# Thermoencapsuler



## Wade E (Apr 15, 2007)

I have purchased a thermoencapsuler from George as my wine making has
been growing and I like my finished product to look more professional.
I will give an update as to how it works as far as time and quality.
Its a little pricey but doing these with my blow dryer bothers my back
because I cant seem to do it sitting down as you really have to do it
on a downward angle for it to work right and my wife wants to help me
with these and said if I get a machine to do it she would help and that
sounded to me like the approval of a new toy!

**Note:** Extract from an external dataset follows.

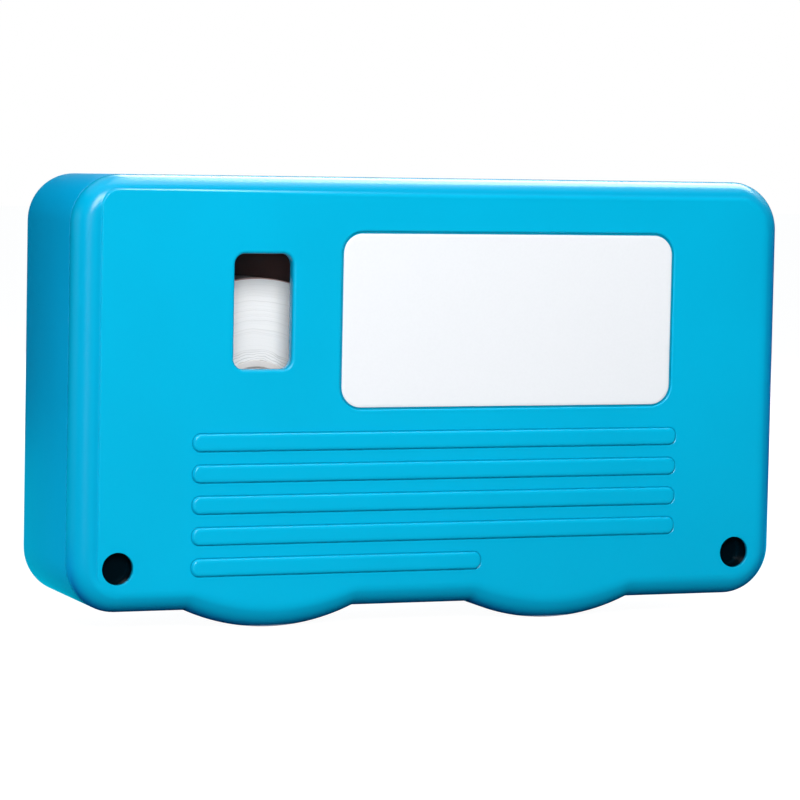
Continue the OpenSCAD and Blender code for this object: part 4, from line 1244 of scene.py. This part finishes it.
class Graph:
    """The nodes of one material or world."""

    def __init__(self, tree: bpy.types.NodeTree) -> None:
        """Start from an empty tree."""
        tree.nodes.clear()
        self.tree = tree

    def node(self, kind: str, settings: dict[str, object] | None = None,
             inputs: dict[str | int, object] | None = None) -> bpy.types.Node:
        """Add a node, set its settings, then the values or links of its sockets.

        Args:
            kind: The node's type name.
            settings: Attributes of the node.
            inputs: Numbers, colours, sockets or Shades by socket name or number.

        Returns:
            The node.
        """
        made = self.tree.nodes.new(kind)
        for key, value in (settings or {}).items():
            setattr(made, key, value)
        for key, value in (inputs or {}).items():
            source = value.value if isinstance(value, Shade) else value
            if isinstance(source, bpy.types.NodeSocket):
                self.tree.links.new(source, made.inputs[key])
            else:
                made.inputs[key].default_value = (*source, 1.0) if isinstance(source, tuple) else source
        return made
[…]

Im hoping this works really nice to justify the price. Anyone ever use one or see one used?


----------



## Dean (Apr 16, 2007)

I've used one! They are great. My LHBS has one that I got to try. I really want one, but am making due with my heat gun for now. Here's a pic of one:


----------



## Wade E (Apr 16, 2007)

Thats the picture right off LD Carlsons website! I was thinking that it is not a very good display peice!


----------



## geocorn (Apr 16, 2007)

I know. The web site needs more pictures! I have retained the services of my oldest daughter (the artist) to take pictures this summer.


----------



## Dean (Apr 17, 2007)

nope, not a good pic at all, but it sure does look well used! The one my LHBS has is painted orange, but also has bits of melted and burned black plastic. So at least the pic above shows what it will probably look like after a few years.


----------



## Wade E (Apr 17, 2007)

Not with me using it, Im a bit of a neat freak!


----------



## jcnoren (Apr 17, 2007)

what is this tool used to do exactly??


JC


----------



## Wade E (Apr 17, 2007)

It melts on the plastic capsules on the tops of wine bottles. Other
ways of doing this is a heat gun, blow dryer, boiling water or steam
because they are heat shrinks.


----------



## PolishWineP (Apr 21, 2007)

When I got Bert started making wine, we started at a commercial place and did everything right there at their store. We used one of those and every wrap came out perfectly. I just can't rationalize the money for it. We don't use shrink caps too often. We're cheap




and most of the wine gets stored in the wine cellar, and the dark doesn't care. But, if I win the lottery, I'm buying one!


----------



## Wade E (Apr 21, 2007)

Thanks pwp as I really wanted it cause I like my stuff to look really
nice but was very unsure how this works as Im not sure how it holds the
capsule in it in the right position. It came in yesterday and I have
some bottles that need labels applied and capsules installed but
probably wont get to them for another week as the cement is finally dry
and I have to start putting the stuff away in basement again. Just dont
know where to put it that will work this time.


----------



## PolishWineP (Apr 21, 2007)

You just put the shrink cap on as far as it will go, lay the bottle flat on the platform, slide it up and slide it back down again. Voila! Instant pretty!


----------



## grapeman (Apr 24, 2007)

Wade does yours look more like this?


----------



## Wade E (Apr 24, 2007)

Appleman, after reading your post I had to go open the box and actyally
look at it as I have not touched any wine making stuff since about 2
weeks ago and just opened the huge box from George and emptied it out
and put it all aside to get rid of all the peanuts!




It is the exact model and glad it doent like like the one on LD
Carlsons site which is the same one Dean has posted which looks
like a prototype built in a garage.



They really should change the picture as I was really not sure I wanted it after seeing the picture!


----------